A while back, I posted a question along the same lines, asking for advice on traveling with a group (in my case, my sisters and mom). There were some wonderfully thoughtful replies there, too. (See "Going abroad with my sisters without going crazy"). That trip was postponed for various reasons, but this year it's ON.

Thanks to all who have replied here. I have learned a lot and have more to think about....

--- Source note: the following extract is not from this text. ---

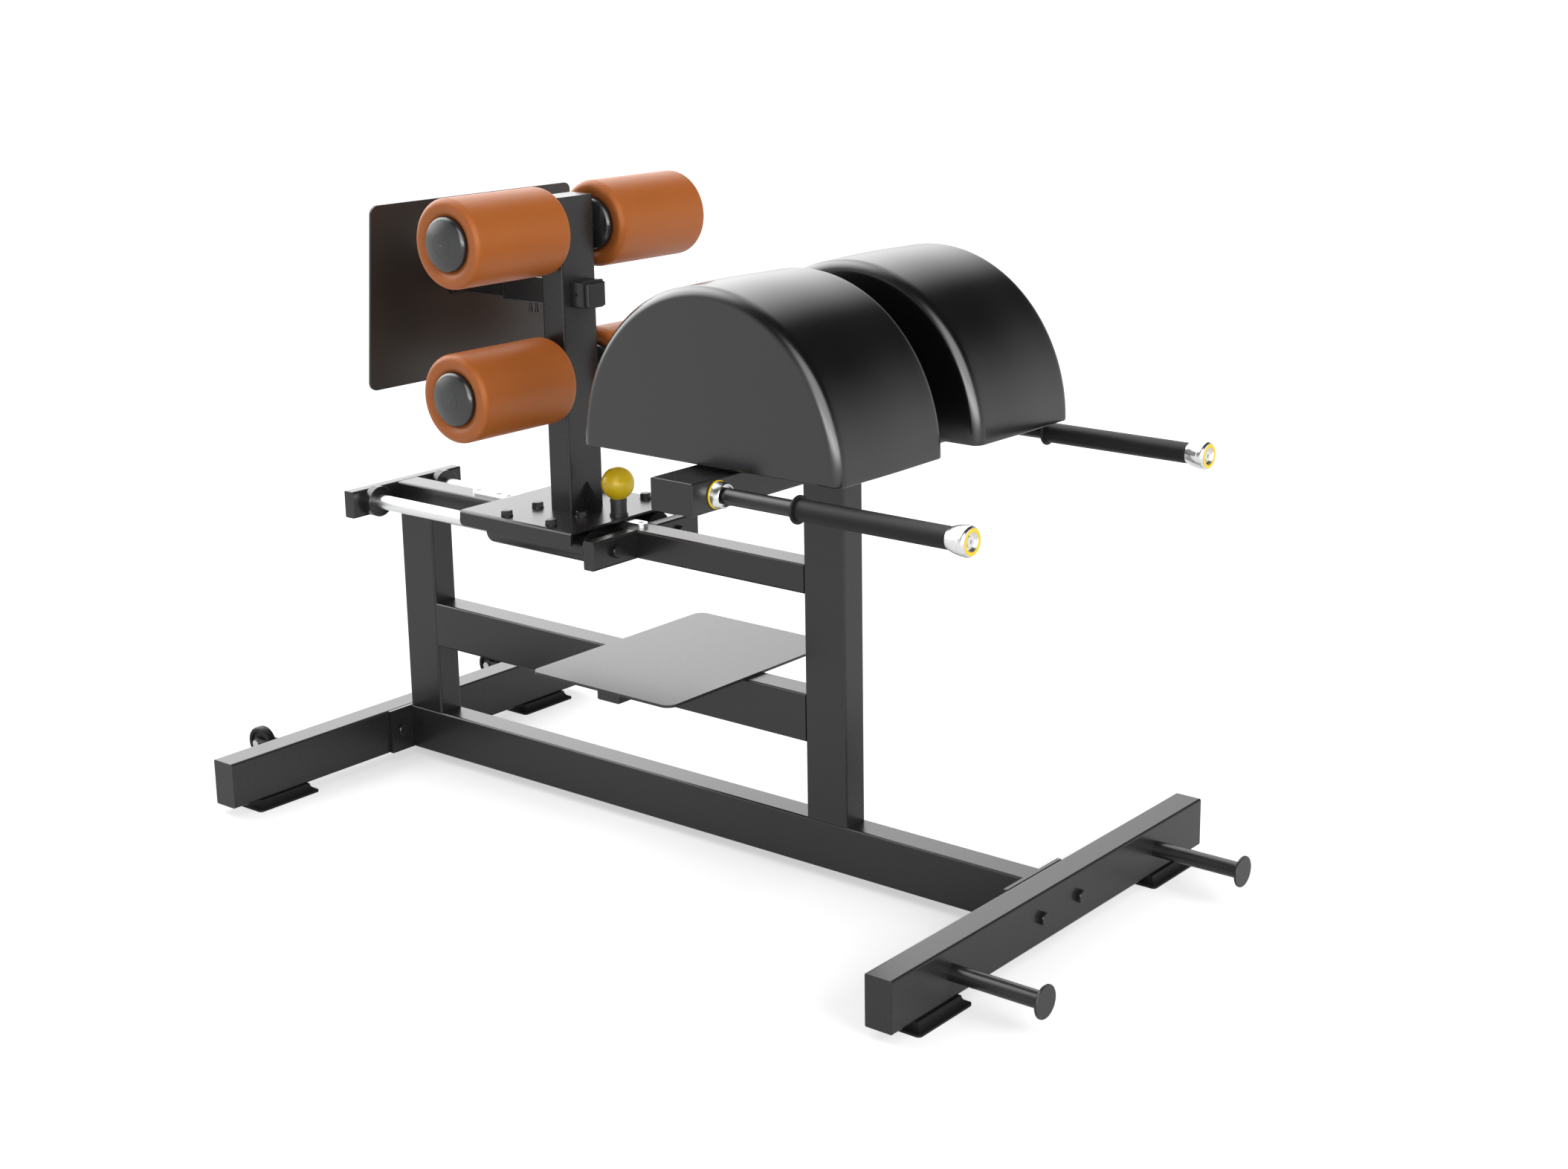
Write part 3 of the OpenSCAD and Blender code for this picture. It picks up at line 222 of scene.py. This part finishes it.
def dress(material, *names):
    """Gives CAD nodes this material."""
    for name in names:
        piece = nodes[name]
        piece.data.materials.clear()
        piece.data.materials.append(material)


frame_paint = finish("charcoal_powder_coat", (0.021, 0.021, 0.0215), 0.27, bump=0.03, IOR=1.5)
dress(frame_paint, "rear_crossbar", "front_crossbar", "tube_end_caps", "base_rail",
      "rail_flanges", "rear_post", "front_post", "mid_rail", "upper_rail")

# Frame bolts: hexagon bolts that clamp the flanges of the base rail to the crossbars, the end
# bolts of the guide rods and the sunk screws of the strip. They look painted with the frame.
dress(frame_paint, "frame_bolts")

# Feet: blocks of moulded black rubber with slanted flanks and a fine matt texture. Each is held
# under the end of a crossbar by two zinc plated screws.
rubber = finish("black_rubber", (0.01, 0.01, 0.0105), 0.5, bump=0.1, grain=1400.0,
                Specular_IOR_Level=0.25)
zinc = finish("zinc_plate", (0.62, 0.63, 0.65), 0.3, spread=0.08, bump=0.02, Metallic=1.0)
dress(rubber, "feet")
dress(zinc, "frame_screws")

# Guide rods and locating strip: ground and hard chromed steel. The rods are bolted between beams
# that are welded to the upper rail, and have a stop collar at the rear, both coated like the
# frame. The strip is screwed to the top of the rail.
chrome = finish("hard_chrome", (0.88, 0.885, 0.89), 0.3, spread=0.02, bump=0.004, Metallic=1.0)
dress(chrome, "guide_rods", "locating_strip")
dress(frame_paint, "rear_rod_beam", "front_rod_beams", "rod_collars")

# Storage pegs and step: round steel pegs with a disc on the end, welded to the front crossbar, and
# a flat steel plate with round corners, screwed from below to two stubs on the middle rail. They
# are coated like the frame.
dress(frame_paint, "storage_pegs", "step_plate", "step_supports")

# Transport wheels: black rubber on zinc plated axles, in steel forks that are welded to the rear
# crossbar and coated with it.
dress(rubber, "wheel_near", "wheel_far")
dress(zinc, "wheel_axles")
dress(frame_paint, "wheel_forks")

# Pad support: a steel tube welded across the front post and coated with it, and a black painted
# plywood board under each pad, held by long bolts of black oxide steel.
oxide = finish("black_oxide", (0.012, 0.012, 0.013), 0.32, bump=0.03)
dress(frame_paint, "pad_cross_tube")
dress(oxide, "pad_boards", "pad_bolts")


# Thigh pads: moulded foam on a board under satin black vinyl, half round, with a rolled edge at
# each end and a flat underside. The skin is taut and has no piping.
def smooth_piece(name, points, faces):
    """A smooth shaded piece of these points and faces."""
    mesh = bpy.data.meshes.new(name)
    mesh.from_pydata(points.tolist(), [], faces)
    mesh.polygons.foreach_set("use_smooth", np.ones(len(mesh.polygons), bool))
    piece = bpy.data.objects.new(name, mesh)
    bpy.context.scene.collection.objects.link(piece)
    return piece


def ring_mesh(name, rings, first, last):
    """A closed mesh over rings of points, an array of rows, round and three. Each quad joins
    neighbouring points of neighbouring rings, and triangles join the first and the last ring to
    their poles."""
    rows, around, _ = rings.shape
    points = np.concatenate([rings.reshape(-1, 3), [first, last]])
    row = np.arange(rows - 1)[:, None] * around
    here = np.arange(around)[None, :]
    ahead = (here + 1) % around
    quads = np.stack([row + here, row + around + here, row + around + ahead, row + ahead], -1)
    end = (rows - 1) * around
    pole = np.full(around, rows * around)
    first_fan = np.stack([pole, here[0], ahead[0]], 1)
    last_fan = np.stack([pole + 1, end + ahead[0], end + here[0]], 1)
    faces = quads.reshape(-1, 4).tolist() + first_fan.tolist() + last_fan.tolist()
    return smooth_piece(name, points, faces)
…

I'm impressed also at the constructive and positive replies. (I may enjoy a snarkfest now and then as much as the next mouse potato, but I'm on deadline with this one.)
phyllis_stein is offline  
Mar 7th, 2007, 07:48 PM
  #51  
 
Join Date: Jan 2007
Posts: 18
I agree with NeoPatrick's reply. When traveling with other couples, my husband takes his laptop and has a spreadsheet set up. When one couple buys something, i.e. groceries (since we usually stay at condos), it goes into their colum, another couple buys something it goes into their column, etc. At the end of the trip everything is all entered into the computer for everyone to see.

We have taken relatives and friends to Hawaii on several occasions. Since we only rent one car, there is a lot of together time. Since most have not been to the islands before, we are pretty much the tour guides. So far all this togetherness has worked out pretty well.